As a microbiologist, I feel compelled to inform you that you made a somewhat fallacious statement in a recent column. You said that even stinky piss is sterile and can't make you sick. You are wrong on two counts. First, "stinky piss" can be a symptom of a urinary tract infection, meaning that the piss would have bacteria in it, rendering it unsterile. I concede that a UTI is not the only cause of stinky piss, but it is a major one. Second, urine is sterile--until it leaves your body. As it leaves your urethra, it picks up some bacteria that live on your skin, called normal flora. Now, these little guys are fine hanging out on your skin, but if they were to somehow get into your eyes, mouth, or abrasions on your knees from carpet burn, they could cause a nasty infection.
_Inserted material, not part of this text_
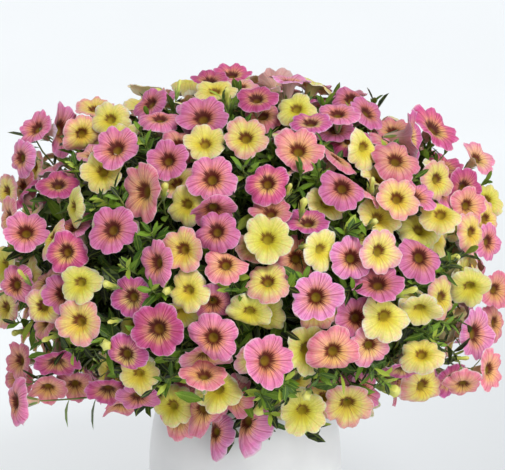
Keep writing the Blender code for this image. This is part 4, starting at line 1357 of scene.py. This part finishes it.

So, my advice to those who love golden showers is to make the showerer clean his/her hoo-hoo with an antiseptic wipe, akin to the kind you use at the doctor's office before you pee in the cup.
My apologies to all the folks out there who took up piss drinking after reading my column. Never again will I pop off about a medical issue without first checking in with Dr. Barak Gaster, Savage Love's resident MD and an assistant professor in the Department of Medicine at the University of Washington in Seattle. "Nothing that comes out of the body is truly sterile," Barak informed me via e-mail. "Most urine samples do have very small amounts of bacteria in them. Relative to most other bodily fluids, however, urine is remarkably free of organisms. And compared to stool, which is mostly composed of bacterial mass, urine is pretty close to 'sterile.'"
But before you freak out at the next piss drinker you meet, please consider closely what the doctor said: Relative to most other bodily fluids, urine is remarkably free of organisms. Saliva, for instance, is less sterile than urine, Barak tells me, which makes swapping spit a far more dangerous activity than piss drinking. But some things in life are worth the risks, no?